I realize this is a little self-serving to say, but one of the best ways to learn to write is through using an editor. I'm not necessarily talking about a professional editor. You may have beta readers you can trust with your manuscript, and I've seen more than a few agents who were also adept with a blue pencil. And, of course, there's the classic story of Max Perkins taking Thomas Wolfe in hand (the basis for Genius -- one of the few major motion pictures where the editor is the hero).

Like you when you're reading a favorite writer's work, an editor can focus just on the writing skills you're using or misusing or missing. As you read over your editor's work, assuming your editor knows his or her stuff, you can learn the sorts of changes you need to make without taking your eyes off your story and character. As you make the changes you need, you can watch your story and characters improve. Passages you felt were somehow off will become clear. Problems you didn't even know were there will disappear. Your book will just be as good as you hoped it would be.

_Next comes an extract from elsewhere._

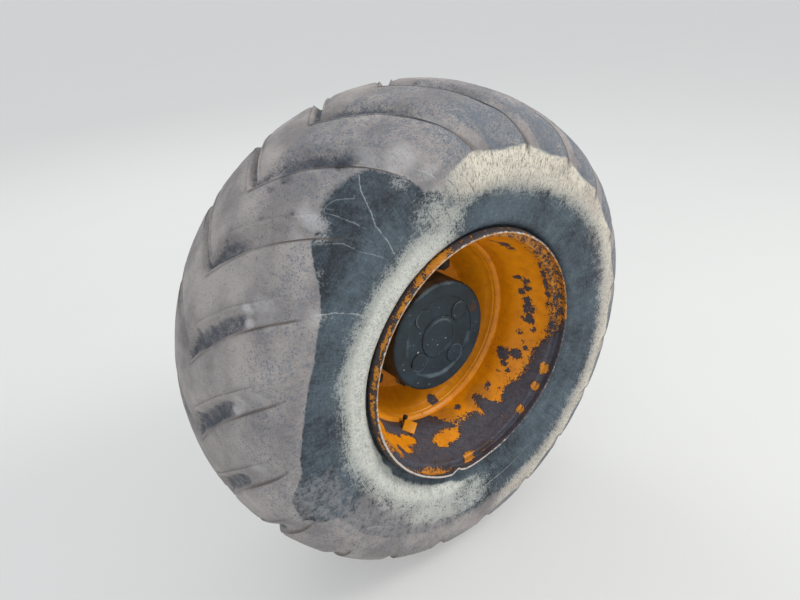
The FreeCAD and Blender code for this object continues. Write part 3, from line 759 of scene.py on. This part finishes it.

When I first apprenticed as an editor, lo these many years ago, my mentor and eventual co-author Renni Brown had me edit a passage of a client's work. I made the changes I thought it needed, then she edited after me, fixing the places where I'd made things worse and catching the opportunities I'd missed. Then she just handed me her edited pages. We never talked about specific techniques. It was just me becoming a better editor by studying the results of good editing.

And that's how you learn to write, by studying the effects of good writing. It's not a matter of practice. It's a matter of osmosis. It's not learning scales by repeating them over. It's more like choosing glasses, with the editor as the optometrist asking "Is it better this way . . . or this way?"